Взаимопереход и взаимовлияние оппозиционного растет из отмеченного выше единого пространства, в котором находятся две анализируемые фигуры, единства, обусловливающего скрытую, но безусловную симметрию двух профилей. Брайсон обращает внимание на любопытную и значимую особенность — веерообразность размещения деталей в центре картины, которая дополняет и обогащает то, что на первый взгляд кажется только оппозиционным. Веерообразное движение имеет своим исходным пунктом точку, где соприкасаются линии бровей Христа, его волос и ореола вокруг головы. Затем оно расширяется и как бы излучается, образуя трехмерный веер или вращение профилей других персонажей, изображенных в пространстве между головами Христа и Иуды.

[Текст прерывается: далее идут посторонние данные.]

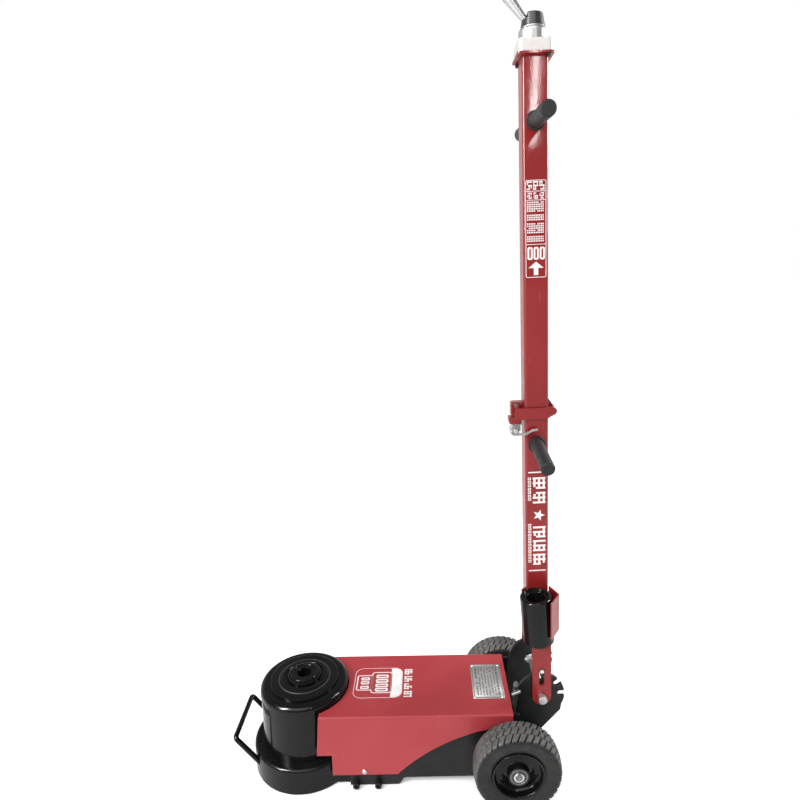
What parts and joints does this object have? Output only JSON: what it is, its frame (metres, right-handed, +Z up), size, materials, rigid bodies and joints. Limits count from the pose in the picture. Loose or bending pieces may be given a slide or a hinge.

Таким образом Христос и Иуда оказываются не только разделенными и отчетливо противопоставленными друг другу, но и вовлеченными в общее вращательное движение, в котором они дополняют друг друга, а оппозиционное встречается и снимается: каждый из них принимает участие в определении другого. Эта внутренняя скрытая идентичность противоположностей очень важна, считает Брайсон, для понимания теологии и психиологии Джотто371.

 

Разве может эта сложная архитектоника быть продуктом копирования зрительного восприятия? Ответ очевиден. Тогда встает другой вопрос: почему же образы Джотто воспринимались его современниками, да и нынешними зрителями, как более жизненные, правдоподобные?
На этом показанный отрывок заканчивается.